Armed with a list of proposed reforms, which are detailed in a July 2 memo to the members of the Commissioners Court, Jackson and Sherbet are seeking sponsors to take up the issue during the 2003 legislative session and are considering possible alliances with Dallas state Representatives Steve Wolens, Terri Hodge and Jesse Jones. Hodge and Jones sit on the House Elections Committee. "Some campaigns are going all-out and getting a little too aggressive," Sherbet says. "Right now, we're seeing a vulnerable situation in which too many people have their hands in the process. We're hoping to launch a full-blown attack to circumvent the type of problems we've had in the past...right now the laws are very open-ended, and there needs to be some type of closure."

This so-called closure doesn't call for a radical departure from the current system but would provide additional safeguards. The proposed reforms include providing postage-paid envelopes to voters for returning ballots in an effort to eliminate the use of campaign-funded couriers, and deputizing volunteers, who, working for the city or county, would assist voters in filling out absentee-ballot requests or in marking an actual ballot.

In recent elections, including the Oakley-Caraway runoff, the use of couriers paid by specific campaigns to collect and deliver absentee ballots to election officials has raised questions about the origins of certain ballots, the means of collection and whether ballots have been tampered with en route to the election office. Oakley is convinced that much of the cheating stems from the use of couriers and would like to see the practice eliminated altogether. "There are 10 early-voting days for every election. People have plenty of time to vote if they want to, so there's no reason for couriers to be delivering last-minute ballots," he says.

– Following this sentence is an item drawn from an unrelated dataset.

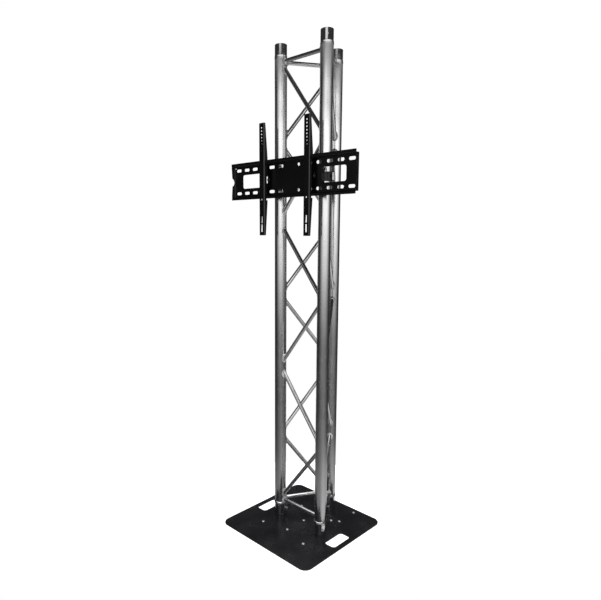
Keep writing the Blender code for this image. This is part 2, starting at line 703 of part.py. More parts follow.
def build_jaw(place, side, materials):
    """Back half of a clamp: hinged on the outer side, with a slotted ear on the inner side."""
    half = CLAMP_HEIGHT / 2.0
    ring = ring_sector("clamp_jaw", 6.0, 174.0)
    joined = knuckle(side, 1, -KNUCKLE_HALF + GAP, KNUCKLE_HALF - GAP)
    near = -side * EAR_INNER
    far = -side * EAR_OUTER
    joined.append(box("ear", (min(near, far), EAR_FRONT, -half + EAR_EDGE),
                      (max(near, far), EAR_BACK, half - EAR_EDGE)))
    jaw = combine(ring, joined, "UNION")
    hole = circle(RIVET_RADIUS + RIVET_PLAY, 10, (side * CLAMP_HINGE, 0.0))
    bore = prism("bore", hole, "z", -KNUCKLE_HALF - CUT_PAST, KNUCKLE_HALF + CUT_PAST)
    start = -side * NOTCH_START
    end = -side * (EAR_OUTER + CUT_PAST)
    notch = box("notch", (min(start, end), 0.0, -NOTCH_HALF),
                (max(start, end), EAR_BACK + CUT_PAST, NOTCH_HALF))
    jaw = combine(jaw, [bore, notch], "DIFFERENCE")
    add_object("clamp_jaw_" + place, jaw, materials["clamp"], clamp_centre(side))


def build_eye_bolt(place, side, materials):
    """Swing bolt: an eye on the inner rivet and a threaded shank through the jaw's ear."""
    eye = prism("eye_bolt", circle(EYE_RADIUS, 12), "z", -EYE_HALF, EYE_HALF)
    shank = rod("shank", (0.0, 0.0045, 0.0), (0.0, EYE_BOLT_LENGTH, 0.0),
                EYE_BOLT_RADIUS, EYE_BOLT_RADIUS, 16)
    bolt = combine(eye, [shank], "UNION")
    hole = circle(RIVET_RADIUS + RIVET_PLAY, 10)
    bore = prism("bore", hole, "z", -EYE_HALF - CUT_PAST, EYE_HALF + CUT_PAST)
    bolt = combine(bolt, [bore], "DIFFERENCE")
    x, y, z = clamp_centre(side)
    add_object("clamp_eye_bolt_" + place, bolt, materials["zinc"], (x - side * CLAMP_HINGE, y, z))


def build_wing_nut(place, side, materials):
    """Wing nut that turns on the eye bolt, its axis along Y."""
    seat = EAR_BACK + GAP
    profile = [(NUT_FOOT, seat), (NUT_FOOT, EAR_BACK + 0.004), (NUT_NECK, NUT_TOP),
               (NUT_BORE, NUT_TOP), (NUT_BORE, seat)]
    hub = turned("wing_nut", profile, 16, True)
    hub.transform(Matrix.Rotation(-math.pi / 2.0, 4, "X"))
    wings = []
    for reach in (-1, 1):
        outline = [(0.0062, 0.0185), (0.0165, 0.0305), (0.0185, 0.0350), (0.0160, 0.0370),
                   (0.0110, 0.0345), (0.0062, 0.0245)]
        outline = [(reach * u, v) for u, v in outline]
        wings.append(prism("wing", outline, "z", -WING_HALF_THICK, WING_HALF_THICK))
    nut = combine(hub, wings, "UNION")
    x, y, z = clamp_centre(side)
    add_object("clamp_wing_nut_" + place, nut, materials["zinc"], (x - side * CLAMP_HINGE, y, z))


def build_fixing_bolt(place, side, materials):
    """Button-headed bolt through the wall plate into the saddle's boss."""
    seat = SHEET_FRONT_Y - GAP - FRONT_CHORD_Y
    profile = [(0.0, -BUTTON_HEIGHT), (BUTTON_TOP, -BUTTON_HEIGHT), (BUTTON_RADIUS, -0.0018),
               (BUTTON_RADIUS, 0.0), (FIXING_RADIUS, 0.0), (FIXING_RADIUS, FIXING_LENGTH),
               (0.0, FIXING_LENGTH)]
    bolt = turned("fixing_bolt", profile, 12, False)
    radius, floor = BUTTON_SOCKET
    socket = prism("socket", circle(radius, 6), "z", -BUTTON_HEIGHT - CUT_PAST, -floor)
    bolt = combine(bolt, [socket], "DIFFERENCE")
    bolt.transform(Matrix.Rotation(-math.pi / 2.0, 4, "X"))
    x, y, z = clamp_centre(side)
    add_object("fixing_bolt_" + place, bolt, materials["bracket"], (x, y + seat, z))


# --------------------------------------------------------------------- main

def clear_scene():
    for item in list(bpy.data.objects):
        bpy.data.objects.remove(item, do_unlink=True)


def main():
    clear_scene()
    materials = make_materials()
    build_base_plate(materials)
    for place in CHORDS:
        build_base_coupler(place, materials)
        build_base_bolt(place, materials)
        build_coupler_pin(place, materials)
        build_clip(place, materials)
        build_chord(place, materials)
        build_receivers(place, materials)
    build_braces(materials)
    build_wall_plate(materials)
    build_arms(materials)
    for place, side in (("left", -1), ("right", 1)):
        build_saddle(place, side, materials)
        build_jaw(place, side, materials)
        build_eye_bolt(place, side, materials)
        build_wing_nut(place, side, materials)
        build_fixing_bolt(place, side, materials)


main()
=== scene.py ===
"""Looks of the display totem: a triangular aluminium truss on a black base plate, with a
black screen bracket clamped to its front chords.  Metres, +Z up, screen side -Y."""
import random
from math import atan2, copysign, cos, pi, radians, sin, sqrt, tan

import bmesh
import bpy
from mathutils import Matrix, Vector
from mathutils.geometry import tessellate_polygon


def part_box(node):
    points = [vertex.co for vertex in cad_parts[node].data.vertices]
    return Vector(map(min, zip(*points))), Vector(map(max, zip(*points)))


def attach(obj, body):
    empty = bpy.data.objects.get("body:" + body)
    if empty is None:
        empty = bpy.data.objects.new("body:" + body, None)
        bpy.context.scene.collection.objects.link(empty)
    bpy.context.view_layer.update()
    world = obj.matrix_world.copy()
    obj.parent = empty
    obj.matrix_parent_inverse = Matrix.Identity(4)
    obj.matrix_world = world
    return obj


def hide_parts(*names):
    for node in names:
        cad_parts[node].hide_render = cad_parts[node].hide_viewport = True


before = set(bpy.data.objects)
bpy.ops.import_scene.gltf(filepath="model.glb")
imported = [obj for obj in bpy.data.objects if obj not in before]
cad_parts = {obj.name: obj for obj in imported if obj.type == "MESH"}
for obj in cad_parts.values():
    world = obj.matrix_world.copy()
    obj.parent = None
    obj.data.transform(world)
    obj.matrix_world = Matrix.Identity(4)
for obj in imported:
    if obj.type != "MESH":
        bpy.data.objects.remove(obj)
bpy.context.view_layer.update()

PLACES = ("left", "right", "rear")
FACES = {"front": ("left", "right"), "right": ("right", "rear"), "left": ("rear", "left")}
SIDES = {"left": -1, "right": 1}

# Truss
TUBE_WALL = 0.002
BRACE_RADIUS = 0.008
BRACE_DIP = 0.0004  # how far the end of a brace dips into its chord
BAYS = 6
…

The postage-paid envelopes would free voters from having to hand over their ballots to campaign operatives, as many have done in the past. In Dallas County, absentee ballots are oversized mail and require an additional 11 cents postage. When a ballot broker offers to save an elderly voter the expense and hassle of turning in his absentee ballot, many accept. As an added safeguard, Jackson has included a provision to allow for county-funded couriers during the five business days preceding an election. These couriers, having no stake in the outcome of the campaign, will decrease the amount of ballot tampering, Jackson hopes. Although Sherbet expects a challenge in getting money from city and county budgets to fund the courier service, he says the final price tag will be small compared with the total costs of the election.

A second provision calls for individuals to be deputized before being allowed to assist a voter with an absentee ballot. All too often, Sherbet says, ballot brokers are working for specific campaigns and have little, if any, accountability to the system. This leads to a host of questionable practices, including campaign workers falsely identifying themselves as county election officials; electioneering while an individual is in the process of voting; specifically telling a voter for whom they should vote; and taking ballots that are signed but unmarked and later filling in their candidate's name.

"Theoretically, a person should be able to vote in their home without someone standing there pressuring them about whom to vote for," Garrett says. "There shouldn't be any form of electioneering at the place of voting, be that at the polls or in the home. But how do you write that into law? What constitutes improper electioneering? It's a gray area...and there's really no way of enforcing it."

By becoming volunteer deputy election officials, individuals would be educated about proper and improper ballot collection practices and would be required to swear an oath. The current vote-collecting system could be dealt a fatal blow if the reforms pass, Jackson says, since any person deputized to help absentee voters wouldn't be allowed to accept any compensation for that work.

But, with absentee-ballot cheating such a time-honored tradition in Dallas, are reforms likely? Maybe, Garrett says. "If we can sustain the indignation for another 18 months, then I think we might see some changes."